The Chattahoochee Review is pleased to sponsor the appearance of New York Times bestselling author and Perimeter College alumna Joshilyn Jackson as the keynote speaker for the 2016 Georgia Women’s Conference. Presented by the Diversity Alliance at Georgia State University’s Perimeter College, the annual conference showcases concepts of art, scholarship, and politics from the female perspective.

Jackson will present the conference’s keynote address titled, “Writing Women’s Lives: The Fictional Female Experience and Social Justice,” in conjunction with a reading and discussion of her latest novel, The Opposite of Everyone, on Friday, April 1 at 10 a.m. in the JCLRC Auditorium on the Clarkston campus. Described as “a story about story itself,” about how tales told connect people, break people, and define people, The Opposite of Everyone combines exquisite writing and vivid personalities to explore the American justice and social care systems, paying particular attention to each system’s impact on women in society.

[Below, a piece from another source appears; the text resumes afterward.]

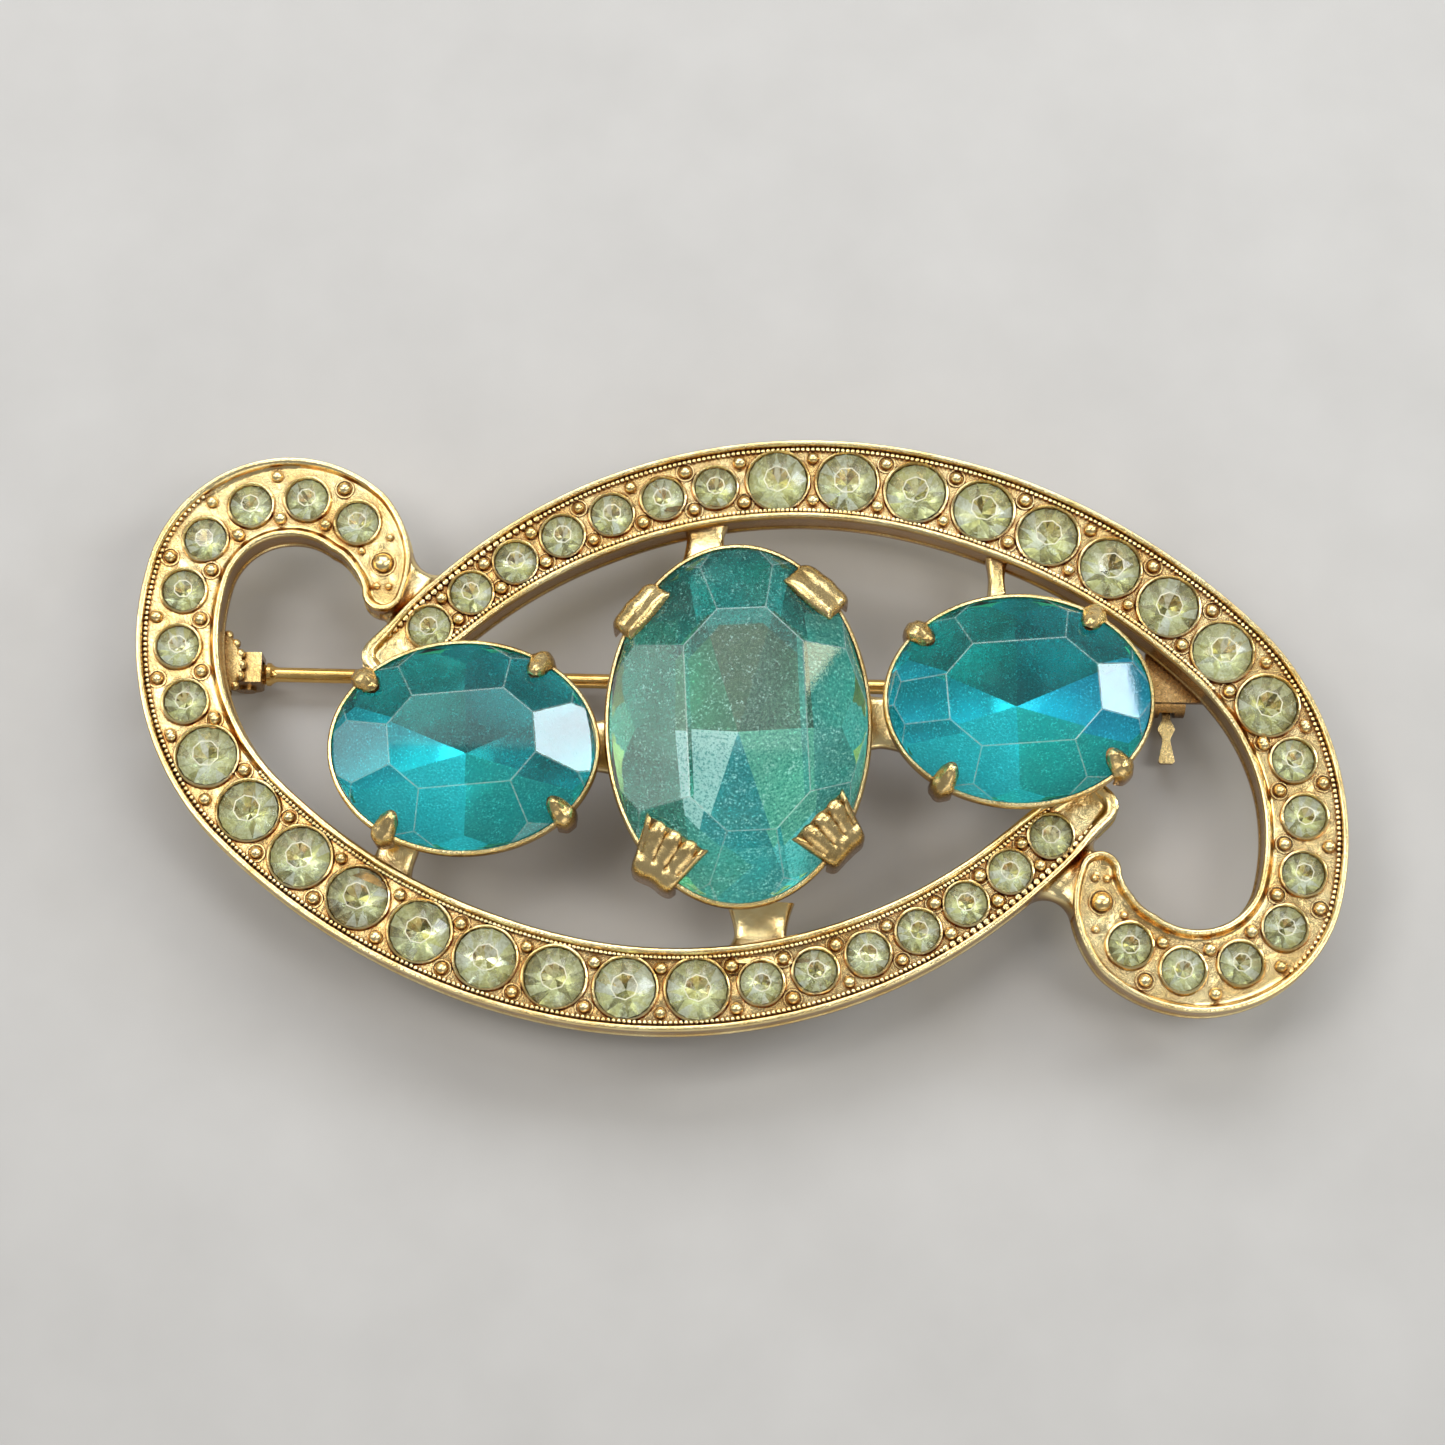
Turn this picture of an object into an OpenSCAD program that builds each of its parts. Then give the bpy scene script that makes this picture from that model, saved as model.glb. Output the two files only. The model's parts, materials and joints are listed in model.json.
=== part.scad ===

More information about Joshilyn Jackson’s appearance at the 2016 Georgia Women’s Conference can be found on the conference’s Website.

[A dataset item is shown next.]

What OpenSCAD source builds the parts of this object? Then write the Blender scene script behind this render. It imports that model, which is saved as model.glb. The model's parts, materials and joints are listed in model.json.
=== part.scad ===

ABOUT JOSHILYN JACKSON: Joshilyn Jackson is the author of six novels: Someone Else’s Love Story; gods in Alabama; Between, Georgia; The Girl Who Stopped Swimming, Backseat Saints, and A Grown-up Kind of Pretty. Her books have been translated into dozens of languages, won SIBA’s novel of the year three times, been a #1 Book Sense Pick, twice won the Georgia Author of the Year Award, and three times been shortlisted for the Townsend Prize for Fiction. More information about Joshilyn Jackson can be found on her Website.

THE AUTHOR ON HER DEPICTION OF THE FOSTER CARE AND PRISON SYSTEMS IN THE OPPOSITE OF EVERYONE: “I wanted to look at the ways institutionalizing women tears families apart and why we allow this to happen. Prisons should exist, but they need to be reformed. Is it really necessary to remove mothers from children and force children into the foster care system over pot? . . . I have done work with the justice system. I have taught at Arrendale State Prison, a correctional facility for women, and these are issues that I am passionate about.”